W czasie uzdatniania terenu, na którym pojawiają się pogórnicze zapadliska w Trzebini, doszło do incydentu. Mieszanka wtłaczana pod ziemię za pomocą specjalnej instalacji wyciekła do potoku Kozi Bród.
Do uzdatniania terenu wykorzystywana jest w Trzebini mieszanina wody, cementu i popiołów. Dziś prowadzono prace w rejonie zapadliska, które powstało w wyniku rozszczelnienia rury kanalizacyjnej.
Maria Kaczmarska z firmy Geo-industrial przekazała RMF FM, że wyciek był efektem uszkodzenia przez kogoś instalacji. Prawdopodobnie osoba postronna wyciągnęła głowicę z otworu - tłumaczyła. To nie była awaria tego typu, że coś się rozkręciło, pękło, strzeliło - zapewniła.
Kaczmarska zapewniła, że wyciek mieszaniny do potoku nie był duży. Jest to mieszanina dopuszczona do stosowania w wyrobiskach podziemnych. Nie było to skażenie środowiska - dodała.
Zostały przeprowadzone podstawowe badania terenowe na przewodność, pH, temperaturę i tlen i one nie wykazały żadnych odchyleń od normy - wyjaśniła rzeczniczka Wojewódzkiego Inspektoratu Ochrony Środowiska w Krakowie Magdalena Gala. Dodała, że próbki do badań pobrało również Centralne Laboratorium Badawcze, ale na te wyniki trzeba będzie poczekać około tygodnia.

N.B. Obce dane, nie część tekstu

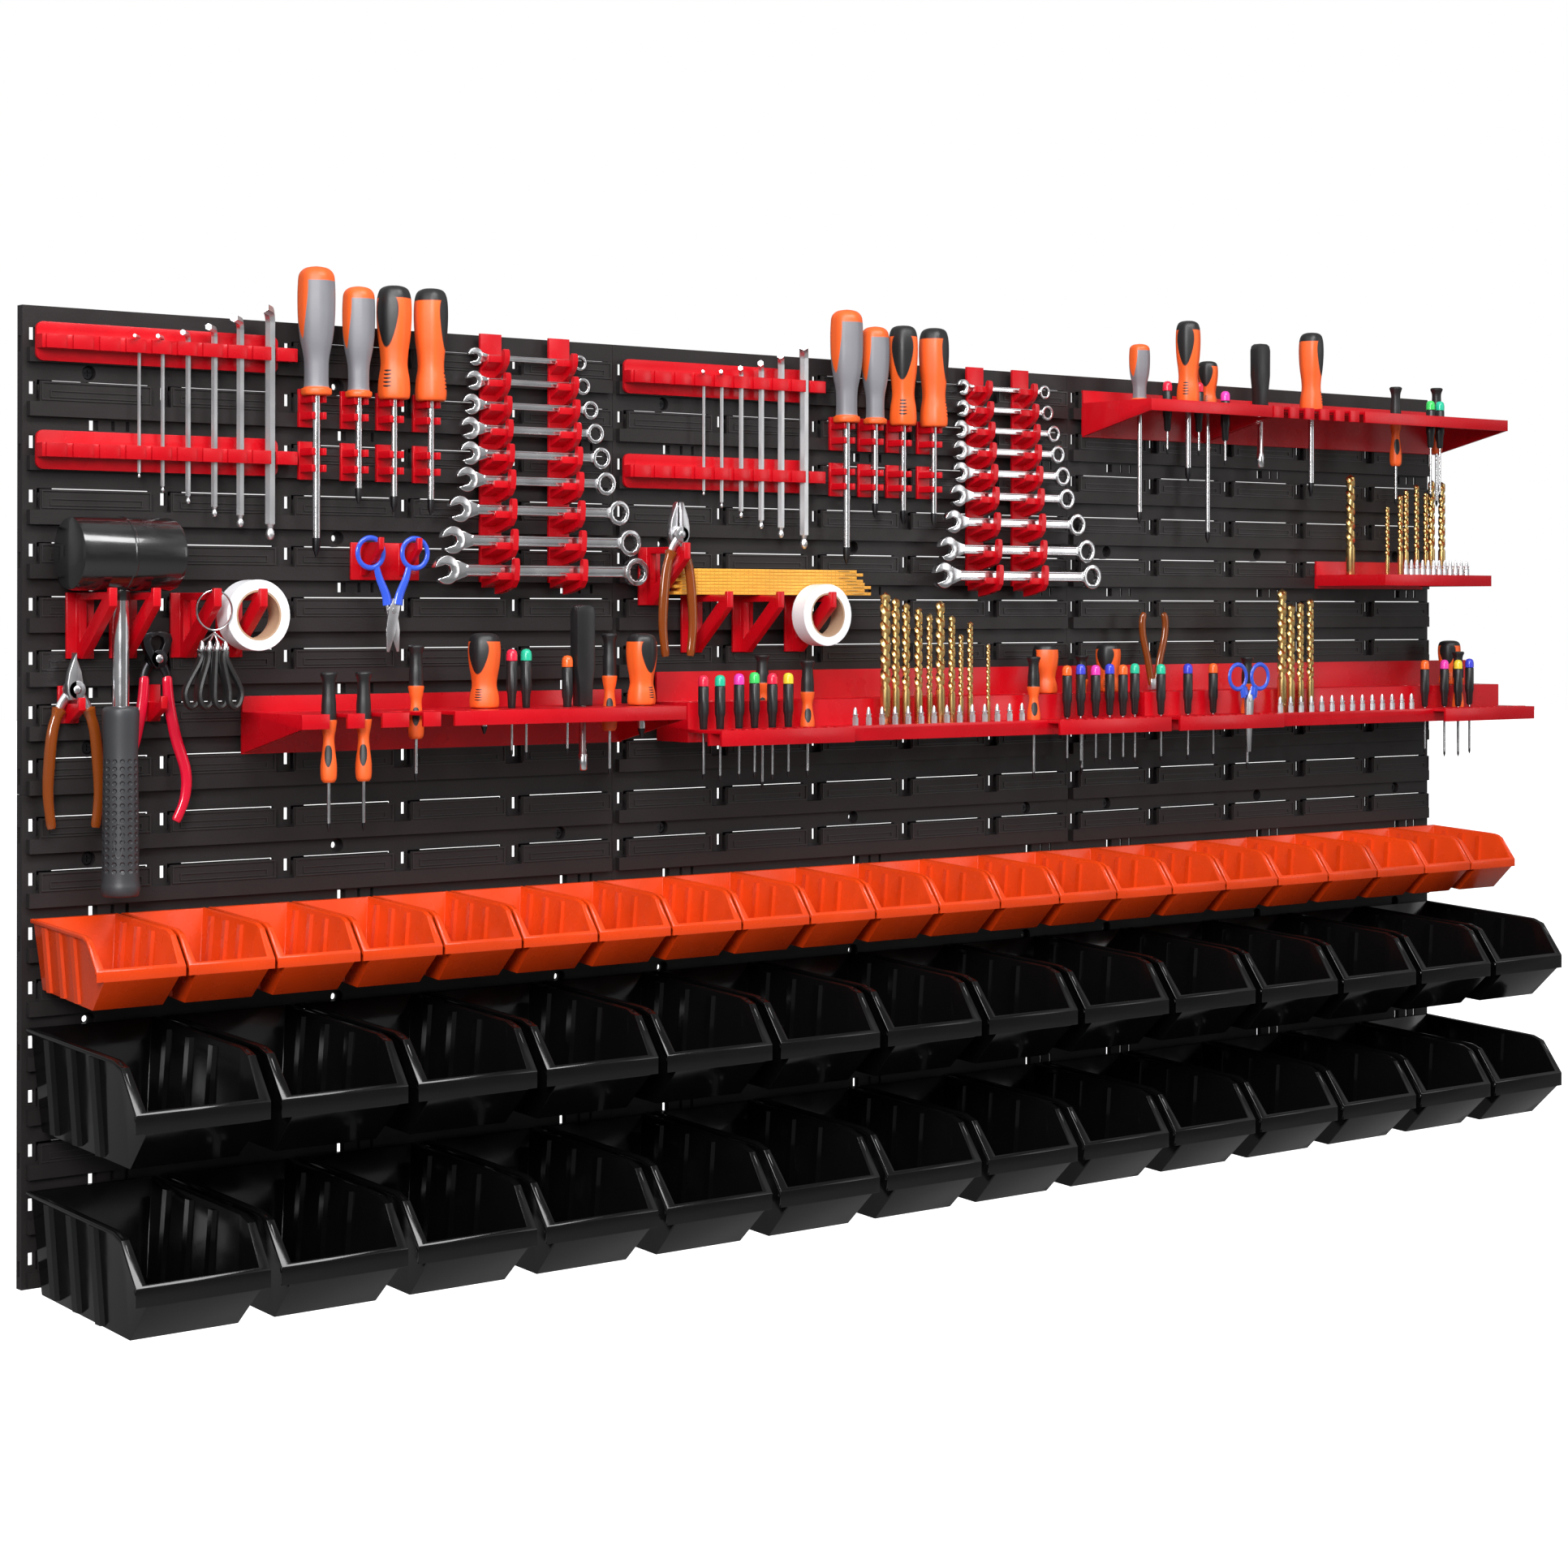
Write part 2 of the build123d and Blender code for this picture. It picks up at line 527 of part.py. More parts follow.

Oświadczenie ws. dzisiejszego incydentu wydała też Spółka Restrukturyzacji Kopalń. "W trakcie zatłaczanie pustek przez wykonawcę w rejonie osiedla Gaj doszło do nieprzewidzianej awarii, w wyniku czego kilka metrów sześciennych mieszaniny stabilizującej górotwór, wydostało się na powierzchnię, w tym do pobliskiego cieku" - podkreślono. SRK ma wyjaśniać okoliczności tego zdarzenia.